Development of a Cell-Based High-Throughput Functional Screening Assay To Study Host-Virus (COVID-19) Interaction
Despite the needs for prophylactic and therapeutic treatments, no drug or vaccine has yet been approved for the highly pathogenic severe acute respiratory syndrome coronavirus 2 (SARS-CoV-2). Among the options envisaged to control or prevent the spread of SARS-CoV-2, blocking its cell entry with neutralizing antibodies, peptide blockers or protease inhibitors targeting viral (spike protein) and host membrane proteins (ACE2 and TMPRSS2) may be extremely effective to combat the invading virus. Unfortunately, due to the safety concerns related to viral replication, SARS-CoV-2 is classified as a BSL3 agent and its manipulation requires high-containment laboratories and trained personnel. In response to the current pandemic, the goal of this collaborative research project submitted with the partner Immune Biosolutions, a biotech company focusing on the discovery, engineering and development of humanized chicken antibodies for oncology and infectious diseases, is to develop a safe and accurate lentiviral model of SARS-CoV-2 infection that will allow high-throughput screening and validation of COVID‑19 innovative therapeutics in BSL2 laboratories.

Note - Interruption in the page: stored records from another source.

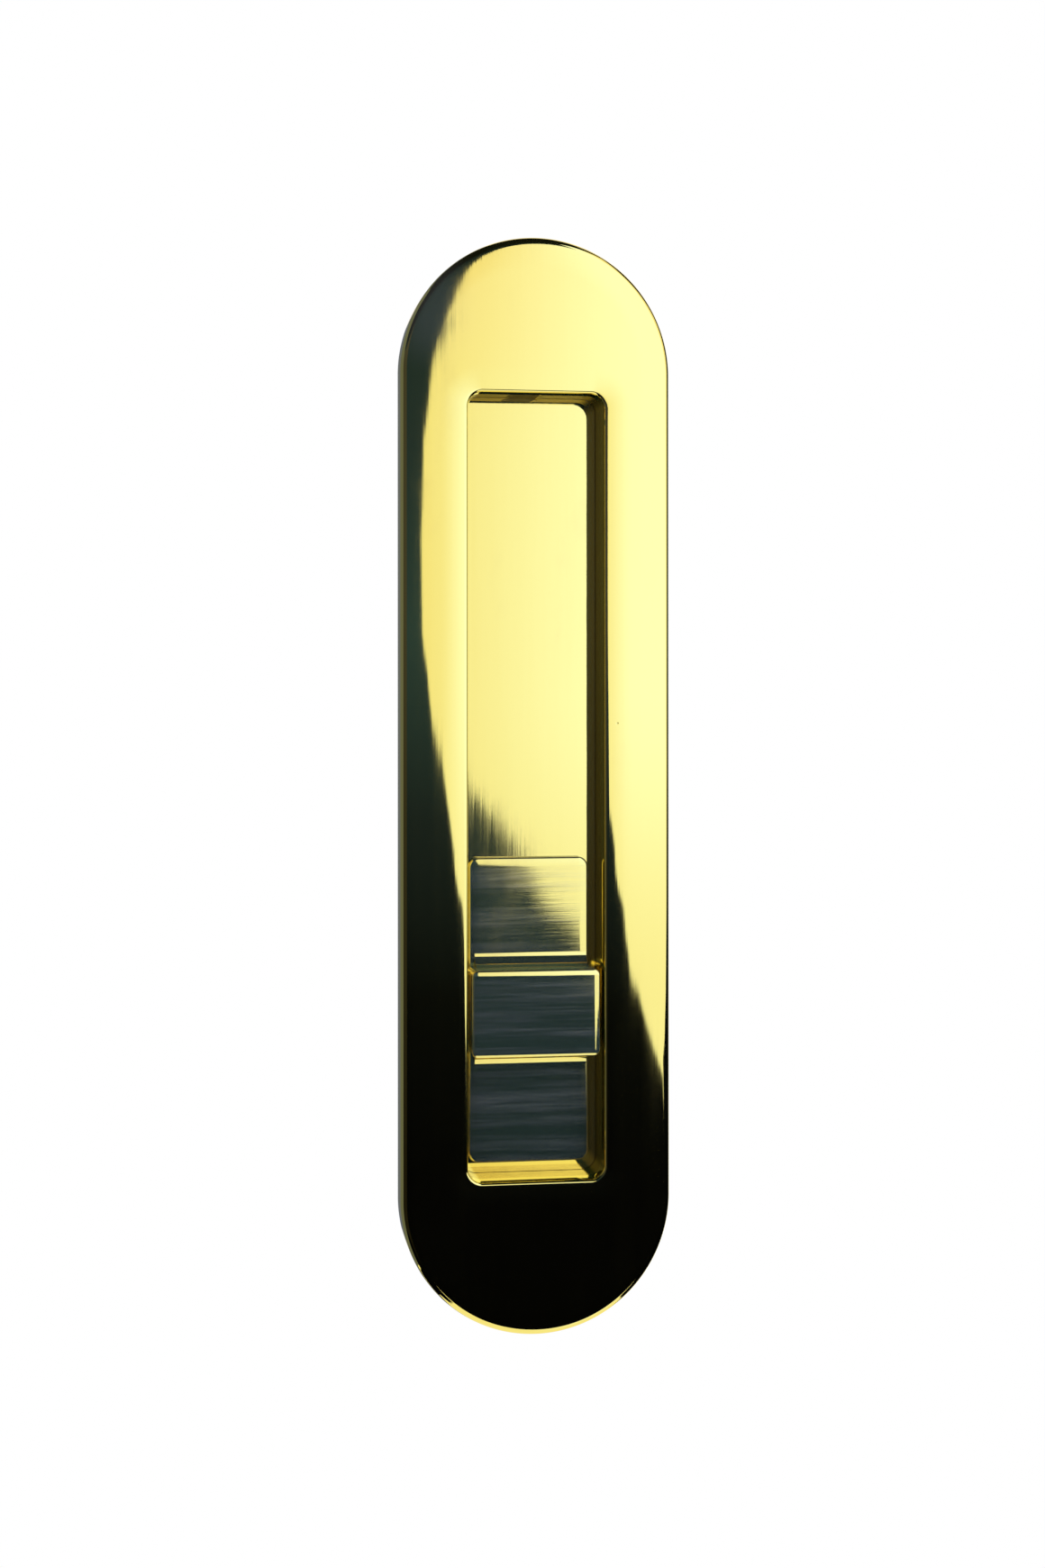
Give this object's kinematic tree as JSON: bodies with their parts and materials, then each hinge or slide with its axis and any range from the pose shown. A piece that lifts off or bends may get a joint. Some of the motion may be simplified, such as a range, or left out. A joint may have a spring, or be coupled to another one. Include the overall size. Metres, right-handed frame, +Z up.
{
  "type": "pocket door pull",
  "caption": "Flush pull for a pocket door: a long round-ended brass plate with an oblong finger recess and a stepped thumb slide in it.",
  "frame": {"origin": "middle of the face plate's back face, which lies on the door", "axes": "+Z up along the plate, the face looks towards -Y, +Y goes into the door, +X right"},
  "size_m": [0.0508, 0.0288, 0.2032],
  "materials": {
    "plate_brass": "polished, with fine lengthwise polishing lines",
    "wall_brass": "drawn strip, lightly polished",
    "floor_brass": "polished, with fine lengthwise polishing lines",
    "slide_brass": "polished, with fine crosswise polishing lines",
    "carrier_brass": "milled, unpolished",
    "rail_brass": "drawn bar, unpolished",
    "cover_brass": "sheet, unpolished",
    "post_brass": "turned",
    "screw_steel": "zinc plated",
    "pin_steel": "turned steel",
    "spring_steel": "blued spring strip"
  },
  "bodies": {
    "body": {"face_plate": "plate_brass", "cup_wall": "wall_brass", "cup_floor": "floor_brass", "guide_rail_left": "rail_brass", "guide_rail_right": "rail_brass", "guide_cover": "cover_brass", "cover_screw_1": "screw_steel", "cover_screw_2": "screw_steel", "cover_screw_3": "screw_steel", "cover_screw_4": "screw_steel", "fixing_post_top": "post_brass", "fixing_post_bottom": "post_brass"},
    "slide": {"thumb_slide": "slide_brass", "slide_carrier": "carrier_brass", "carrier_screw_upper": "screw_steel", "carrier_screw_lower": "screw_steel", "drive_pin": "pin_steel", "leaf_spring": "spring_steel"}
  },
  "joints": [
    {"name": "slide_travel", "type": "slide", "parent": "body", "child": "slide", "axis": [0, 0, 1], "range_m": [0, 0.012]}
  ]
}
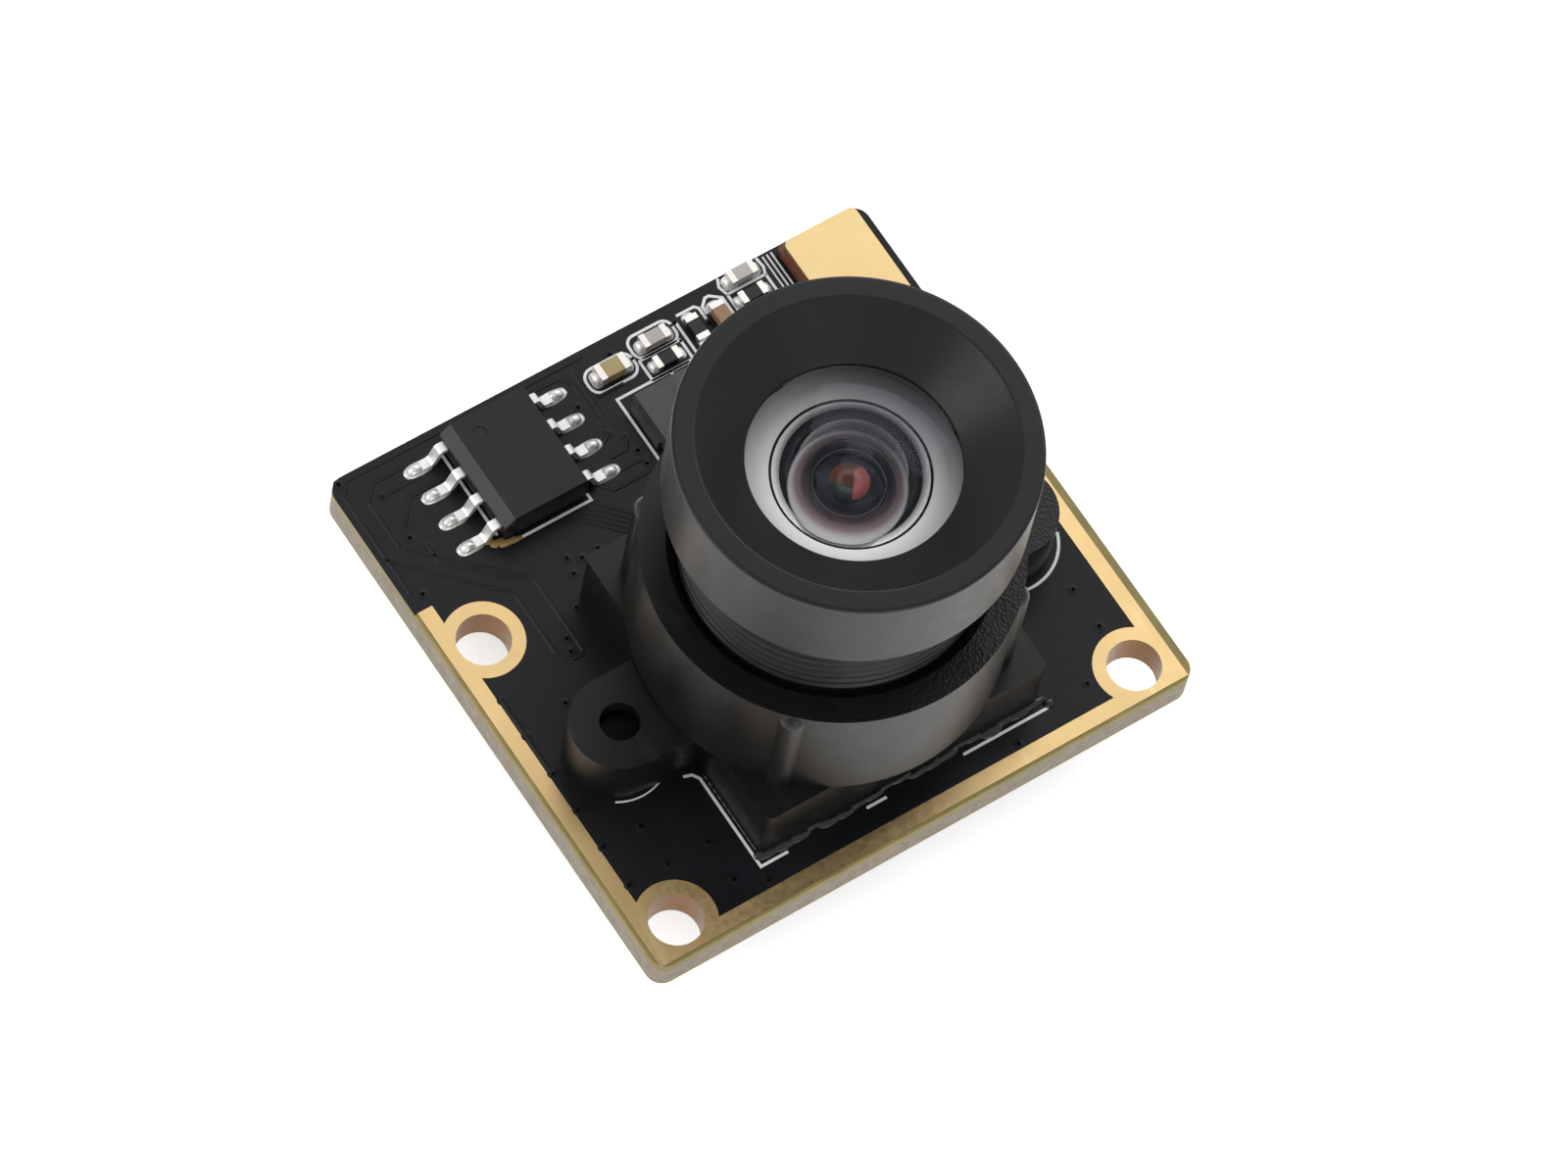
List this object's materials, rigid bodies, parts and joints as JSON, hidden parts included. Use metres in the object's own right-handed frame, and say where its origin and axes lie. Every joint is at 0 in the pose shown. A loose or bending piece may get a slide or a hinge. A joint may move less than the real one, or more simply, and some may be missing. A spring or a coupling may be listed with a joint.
{
  "type": "camera module",
  "caption": "Square board-mounted camera module with a large wide-angle screw-in lens in a moulded holder, plated mounting holes and a ribbon connector on the back.",
  "frame": {"origin": "middle of the board outline, at the underside of the ribbon connector, the lowest point", "axes": "+Z along the lens axis towards what it looks at, +X along the 25 mm side, +Y towards the ribbon connector edge"},
  "size_m": [0.025, 0.024, 0.0213],
  "materials": {
    "glass_fibre": "bare FR4 laminate, routed edges",
    "gold_plating": "flat gold plating",
    "solder_mask": "black solder mask, semi-matte",
    "holder_plastic": "black moulded plastic, fine grain",
    "anodised_barrel": "black anodised aluminium, satin",
    "front_glass": "polished, coated",
    "black_spacer": "matt black",
    "lens_glass": "polished, coated",
    "filter_glass": "polished, tinted",
    "sensor": "dark silicon and black package",
    "cover_glass": "polished",
    "chip_moulding": "moulded epoxy",
    "tinned_lead": "tin plated",
    "tan_ceramic": "sintered ceramic with tinned ends",
    "grey_ceramic": "sintered ceramic with tinned ends",
    "brown_ceramic": "sintered ceramic with tinned ends",
    "resistor_black": "black glaze with tinned ends",
    "inductor_ferrite": "dark grey moulding",
    "oscillator_ceramic": "brown ceramic",
    "gold_lid": "satin gold-plated lid",
    "screw_steel": "zinc plated steel",
    "connector_cream": "moulded plastic",
    "latch_black": "moulded plastic",
    "contact_metal": "plated spring contacts"
  },
  "bodies": {
    "board": {"circuit_board": "glass_fibre", "gold_plating": "gold_plating", "front_solder_mask": "solder_mask", "back_solder_mask": "solder_mask", "lens_holder": "holder_plastic", "infrared_filter": "filter_glass", "image_sensor": "sensor", "sensor_cover_glass": "cover_glass", "memory_chip": "chip_moulding", "chip_leads": "tinned_lead", "capacitor_1": "tan_ceramic", "capacitor_2": "grey_ceramic", "capacitor_3": "brown_ceramic", "capacitor_4": "grey_ceramic", "resistor_1": "resistor_black", "resistor_2": "resistor_black", "resistor_3": "resistor_black", "power_inductor": "inductor_ferrite", "oscillator_base": "oscillator_ceramic", "oscillator_lid": "gold_lid", "holder_screws": "screw_steel", "connector_housing": "connector_cream", "connector_contacts": "contact_metal", "connector_tabs": "tinned_lead", "regulator_1": "chip_moulding", "regulator_2": "chip_moulding", "regulator_leads": "tinned_lead", "back_capacitor_1": "tan_ceramic", "back_capacitor_2": "tan_ceramic", "back_capacitor_3": "tan_ceramic", "back_capacitor_4": "tan_ceramic"},
    "lens_stack": {"front_glass": "front_glass", "glass_spacer": "black_spacer", "second_glass": "lens_glass", "aperture_stop": "black_spacer", "third_glass": "lens_glass", "fourth_glass": "lens_glass", "retaining_ring": "black_spacer"},
    "lens_barrel": {"lens_barrel": "anodised_barrel"},
    "connector_latch": {"connector_latch": "latch_black"}
  },
  "joints": [
    {"name": "lens_travel", "type": "slide", "parent": "board", "child": "lens_stack", "axis": [0, 0, 1], "range_m": [-0.0005, 0.001]},
    {"name": "lens_turn", "type": "hinge", "parent": "lens_stack", "child": "lens_barrel", "pos_m": [0, -0.00331, 0], "axis": [0, 0, 1], "range_deg": [-360, 720]},
    {"name": "latch_slide", "type": "slide", "parent": "board", "child": "connector_latch", "axis": [0, 1, 0], "range_m": [0, 0.001]}
  ],
  "couplings": [
    {"joint": "lens_turn", "follows": "lens_travel", "rad_per_m": 12566}
  ]
}
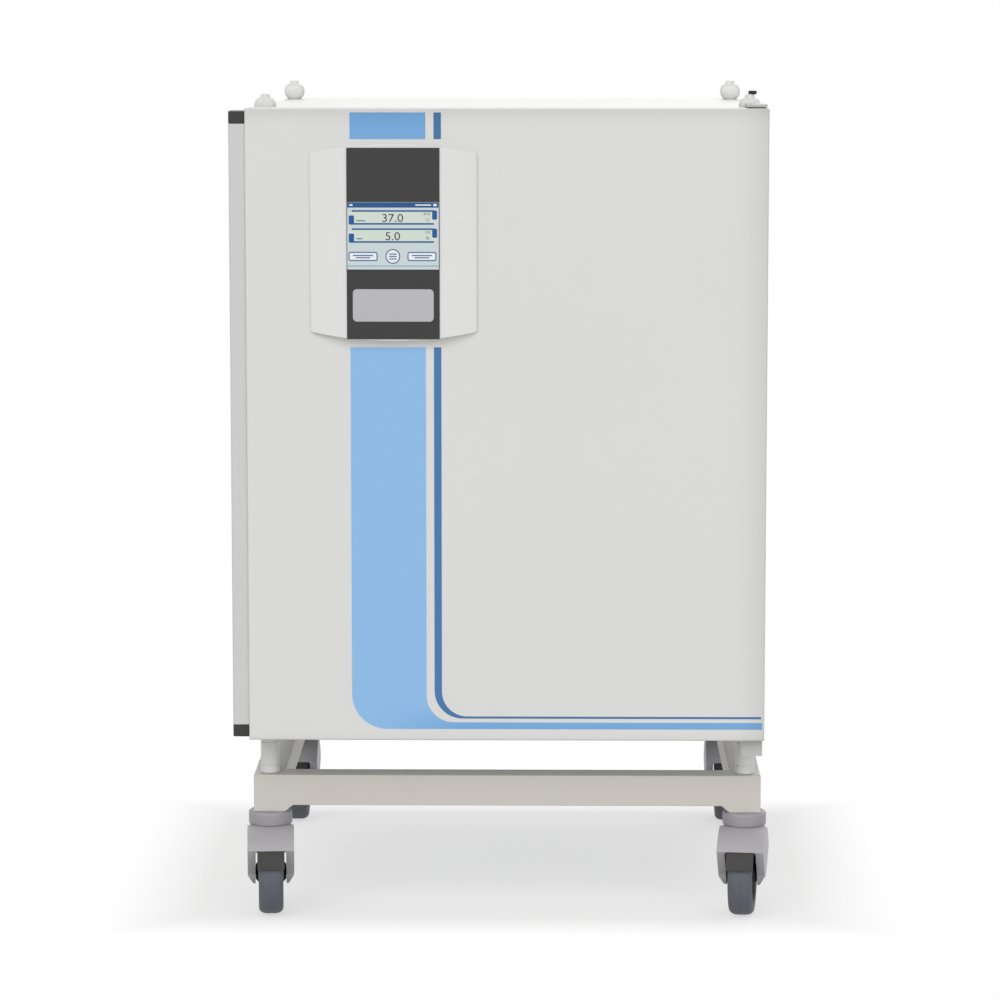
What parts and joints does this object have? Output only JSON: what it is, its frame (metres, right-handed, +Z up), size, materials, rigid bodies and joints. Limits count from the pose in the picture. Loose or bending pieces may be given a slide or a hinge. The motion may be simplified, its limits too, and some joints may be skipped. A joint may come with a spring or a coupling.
{
  "type": "carbon dioxide incubator",
  "caption": "Floor-standing carbon dioxide incubator on a caster base, with a hinged outer door, a glass inner door and a steel chamber with shelves.",
  "frame": {"origin": "centre of the bounding box at floor level, under the casters' wheels", "axes": "+X to the right as seen from the front, +Y from the door towards the rear, +Z up"},
  "size_m": [0.7946, 0.8504, 1.216],
  "materials": {
    "grey_painted_steel": "fine textured powder coat, light grey",
    "base_paint": "powder coat, pale grey",
    "zinc_pan": "powder coat",
    "caster_cap_plastic": "moulded grey nylon",
    "caster_grey": "moulded grey nylon",
    "axle_steel": "turned steel",
    "tyre": "dark slate thermoplastic rubber",
    "white_plastic": "moulded white plastic",
    "grip_plastic": "satin light grey profile",
    "bezel_plastic": "smooth white",
    "dark_plastic": "dark grey",
    "foam": "light fibre and foam insulation",
    "chamber_steel": "polished stainless steel",
    "gasket_rubber": "soft pale grey silicone",
    "port_rubber": "white silicone",
    "hinge_metal": "cast bracket, pale grey",
    "bright_metal": "stainless steel",
    "screen": "touch screen",
    "plate_silver": "satin silver, blank",
    "glass": "clear tempered glass",
    "pull_plastic": "dark grey handle",
    "fan_plastic": "white moulded fan wheel",
    "motor_metal": "cast housing",
    "sensor_plastic": "white sintered cap",
    "board": "green circuit board",
    "panel_metal": "satin plate",
    "brass": "turned brass"
  },
  "bodies": {
    "cabinet": {"base_cross_beams": "base_paint", "base_side_rails": "base_paint", "caster_heads": "caster_cap_plastic", "cabinet_wrap": "grey_painted_steel", "back_panel": "grey_painted_steel", "base_pan": "zinc_pan", "front_frame": "white_plastic", "insulation_boards": "foam", "chamber_liner": "chamber_steel", "chamber_gasket": "gasket_rubber", "hinge_brackets": "hinge_metal", "glass_hinge_brackets": "bright_metal", "stacking_mounts": "white_plastic", "rack_uprights": "chamber_steel", "shelf_rails": "chamber_steel", "humidity_pan": "chamber_steel", "shelf_1": "chamber_steel", "shelf_2": "chamber_steel", "shelf_3": "chamber_steel", "fan_cover": "chamber_steel", "fan_motor": "motor_metal", "sensor_head": "sensor_plastic", "control_board": "board", "supply_panel": "panel_metal", "mains_inlet": "dark_plastic", "signal_sockets": "dark_plastic", "gas_nipple": "brass", "cabinet_screws": "bright_metal"},
    "outer_door": {"door_skin": "grey_painted_steel", "door_liner": "white_plastic", "door_insulation": "foam", "door_gasket": "gasket_rubber", "grip_strip": "grip_plastic", "grip_caps": "dark_plastic", "control_bezel": "bezel_plastic", "control_overlay": "dark_plastic", "display_screen": "screen", "nameplate": "plate_silver"},
    "glass_door": {"glass_pane": "glass", "glass_clamps": "bright_metal", "glass_pull": "pull_plastic"},
    "circulation_fan": {"fan_impeller": "fan_plastic"},
    "power_switch": {"power_rocker": "dark_plastic"},
    "access_port_plug": {"port_plug": "port_rubber"},
    "foot_1": {"levelling_foot_1": "white_plastic"},
    "caster_1": {"caster_fork_1": "caster_grey", "caster_axle_1": "axle_steel"},
    "wheel_1": {"caster_wheel_1": "tyre"},
    "foot_2": {"levelling_foot_2": "white_plastic"},
    "caster_2": {"caster_fork_2": "caster_grey", "caster_axle_2": "axle_steel"},
    "wheel_2": {"caster_wheel_2": "tyre"},
    "foot_3": {"levelling_foot_3": "white_plastic"},
    "caster_3": {"caster_fork_3": "caster_grey", "caster_axle_3": "axle_steel"},
    "wheel_3": {"caster_wheel_3": "tyre"},
    "foot_4": {"levelling_foot_4": "white_plastic"},
    "caster_4": {"caster_fork_4": "caster_grey", "caster_axle_4": "axle_steel"},
    "wheel_4": {"caster_wheel_4": "tyre"}
  },
  "joints": [
    {"name": "outer_door_hinge", "type": "hinge", "parent": "cabinet", "child": "outer_door", "pos_m": [0.37375, -0.37375, 0.274], "axis": [0, 0, 1], "range_deg": [0, 110]},
    {"name": "glass_door_hinge", "type": "hinge", "parent": "cabinet", "child": "glass_door", "pos_m": [0.32975, -0.34675, 0.721], "axis": [0, 0, 1], "range_deg": [0, 100]},
    {"name": "fan_spin", "type": "hinge", "parent": "cabinet", "child": "circulation_fan", "pos_m": [0.00775, 0.23925, 0.966], "axis": [0, 1, 0], "continuous": true},
    {"name": "power_rocker_tilt", "type": "hinge", "parent": "cabinet", "child": "power_switch", "pos_m": [-0.24125, 0.39425, 1.071], "axis": [1, 0, 0], "range_deg": [0, 12]},
    {"name": "port_plug_pull", "type": "slide", "parent": "cabinet", "child": "access_port_plug", "axis": [0, 1, 0], "range_m": [0, 0.08]},
    {"name": "foot_1_turn", "type": "hinge", "parent": "cabinet", "child": "foot_1", "pos_m": [-0.34625, -0.31625, 0.276], "axis": [0, 0, 1], "continuous": true},
    {"name": "caster_1_swivel", "type": "hinge", "parent": "cabinet", "child": "caster_1", "pos_m": [-0.34625, -0.31625, 0.1315], "axis": [0, 0, 1], "continuous": true},
    {"name": "wheel_1_roll", "type": "hinge", "parent": "caster_1", "child": "wheel_1", "pos_m": [-0.34437, -0.34318, 0.0625], "axis": [0.9976, 0.0698, 0], "continuous": true},
    {"name": "foot_2_turn", "type": "hinge", "parent": "cabinet", "child": "foot_2", "pos_m": [0.36175, -0.31625, 0.276], "axis": [0, 0, 1], "continuous": true},
    {"name": "caster_2_swivel", "type": "hinge", "parent": "cabinet", "child": "caster_2", "pos_m": [0.36175, -0.31625, 0.1315], "axis": [0, 0, 1], "continuous": true},
    {"name": "wheel_2_roll", "type": "hinge", "parent": "caster_2", "child": "wheel_2", "pos_m": [0.35846, -0.34305, 0.0625], "axis": [0.9925, -0.1219, 0], "continuous": true},
    {"name": "foot_3_turn", "type": "hinge", "parent": "cabinet", "child": "foot_3", "pos_m": [-0.34625, 0.35875, 0.276], "axis": [0, 0, 1], "continuous": true},
    {"name": "caster_3_swivel", "type": "hinge", "parent": "cabinet", "child": "caster_3", "pos_m": [-0.34625, 0.35875, 0.1315], "axis": [0, 0, 1], "continuous": true},
    {"name": "wheel_3_roll", "type": "hinge", "parent": "caster_3", "child": "wheel_3", "pos_m": [-0.34625, 0.33175, 0.0625], "axis": [1, 0, 0], "continuous": true},
    {"name": "foot_4_turn", "type": "hinge", "parent": "cabinet", "child": "foot_4", "pos_m": [0.36175, 0.35875, 0.276], "axis": [0, 0, 1], "continuous": true},
    {"name": "caster_4_swivel", "type": "hinge", "parent": "cabinet", "child": "caster_4", "pos_m": [0.36175, 0.35875, 0.1315], "axis": [0, 0, 1], "continuous": true},
    {"name": "wheel_4_roll", "type": "hinge", "parent": "caster_4", "child": "wheel_4", "pos_m": [0.36175, 0.33175, 0.0625], "axis": [1, 0, 0], "continuous": true}
  ],
  "couplings": [
    {"joint": "glass_door_hinge", "follows": "outer_door_hinge", "ratio": 0.85}
  ]
}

To this aim, we propose (1) to incorporate the SARS-CoV-2 spike protein (SARS-CoV-2 S) in lentiviral pseudovirions and implement a robust and reproducible fluorescence detection-based functional assay for high-throughput screening and quantification of antiviral drug efficacy through the monitoring of permissive cell infection by eGFP-positive pseudoviral particles; and (2) to screen lung, gastrointestinal and brain cell types for their susceptibility to pseudovirus infection.
It is anticipated that this lentiviral cell-based functional platform will accelerate the discovery and validation of new solutions to fight against current and future coronavirus infections.